TASK: Reproduce precisely the lines between the start of the data below and the line with "return mix.mul(aside, DIAGONAL_TURN)", both included.

GIVEN MATERIAL:
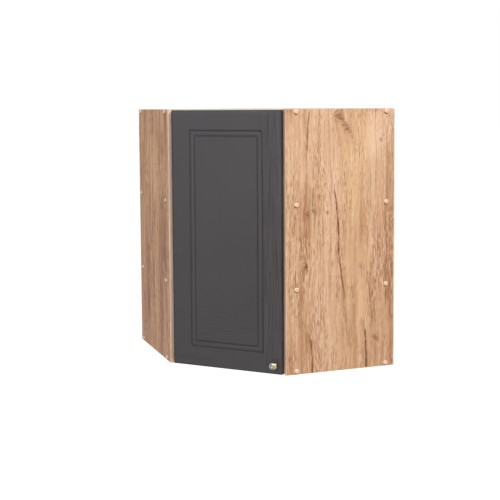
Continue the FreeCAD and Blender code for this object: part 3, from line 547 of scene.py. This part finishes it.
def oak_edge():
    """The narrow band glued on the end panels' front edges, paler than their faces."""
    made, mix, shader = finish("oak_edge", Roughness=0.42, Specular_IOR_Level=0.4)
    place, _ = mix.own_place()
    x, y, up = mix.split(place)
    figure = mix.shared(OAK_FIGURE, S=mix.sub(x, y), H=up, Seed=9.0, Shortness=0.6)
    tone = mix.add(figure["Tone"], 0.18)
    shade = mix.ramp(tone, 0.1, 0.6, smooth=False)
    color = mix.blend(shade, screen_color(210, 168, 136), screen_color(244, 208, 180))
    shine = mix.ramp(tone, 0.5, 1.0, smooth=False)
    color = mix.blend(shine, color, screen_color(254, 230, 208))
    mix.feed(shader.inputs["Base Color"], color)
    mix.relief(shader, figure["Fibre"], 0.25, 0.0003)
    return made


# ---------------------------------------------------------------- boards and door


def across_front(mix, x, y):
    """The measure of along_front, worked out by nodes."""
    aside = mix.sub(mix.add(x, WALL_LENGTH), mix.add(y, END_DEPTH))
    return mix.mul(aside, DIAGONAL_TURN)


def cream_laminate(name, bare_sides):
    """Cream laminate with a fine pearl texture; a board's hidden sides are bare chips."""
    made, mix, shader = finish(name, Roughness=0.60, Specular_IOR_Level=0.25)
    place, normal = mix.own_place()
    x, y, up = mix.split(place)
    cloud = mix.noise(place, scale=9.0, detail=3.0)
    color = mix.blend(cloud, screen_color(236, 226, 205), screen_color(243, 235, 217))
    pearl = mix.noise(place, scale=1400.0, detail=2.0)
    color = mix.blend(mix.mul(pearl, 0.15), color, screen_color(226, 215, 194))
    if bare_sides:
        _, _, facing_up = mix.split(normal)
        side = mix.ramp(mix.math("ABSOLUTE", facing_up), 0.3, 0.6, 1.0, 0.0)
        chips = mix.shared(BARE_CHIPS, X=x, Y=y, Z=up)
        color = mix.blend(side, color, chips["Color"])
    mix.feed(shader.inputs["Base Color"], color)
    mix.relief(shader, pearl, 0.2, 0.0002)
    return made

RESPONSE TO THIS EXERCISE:
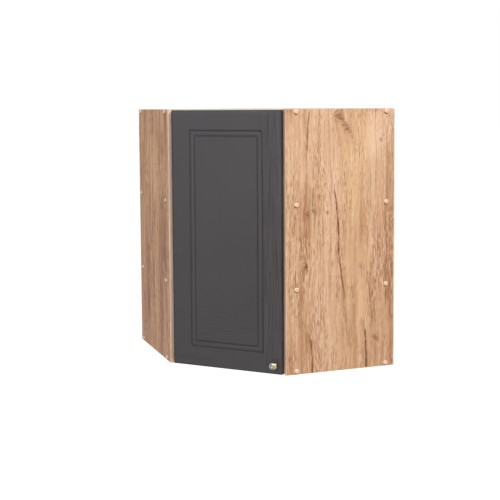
Continue the FreeCAD and Blender code for this object: part 3, from line 547 of scene.py. This part finishes it.
def oak_edge():
    """The narrow band glued on the end panels' front edges, paler than their faces."""
    made, mix, shader = finish("oak_edge", Roughness=0.42, Specular_IOR_Level=0.4)
    place, _ = mix.own_place()
    x, y, up = mix.split(place)
    figure = mix.shared(OAK_FIGURE, S=mix.sub(x, y), H=up, Seed=9.0, Shortness=0.6)
    tone = mix.add(figure["Tone"], 0.18)
    shade = mix.ramp(tone, 0.1, 0.6, smooth=False)
    color = mix.blend(shade, screen_color(210, 168, 136), screen_color(244, 208, 180))
    shine = mix.ramp(tone, 0.5, 1.0, smooth=False)
    color = mix.blend(shine, color, screen_color(254, 230, 208))
    mix.feed(shader.inputs["Base Color"], color)
    mix.relief(shader, figure["Fibre"], 0.25, 0.0003)
    return made


# ---------------------------------------------------------------- boards and door


def across_front(mix, x, y):
    """The measure of along_front, worked out by nodes."""
    aside = mix.sub(mix.add(x, WALL_LENGTH), mix.add(y, END_DEPTH))
    return mix.mul(aside, DIAGONAL_TURN)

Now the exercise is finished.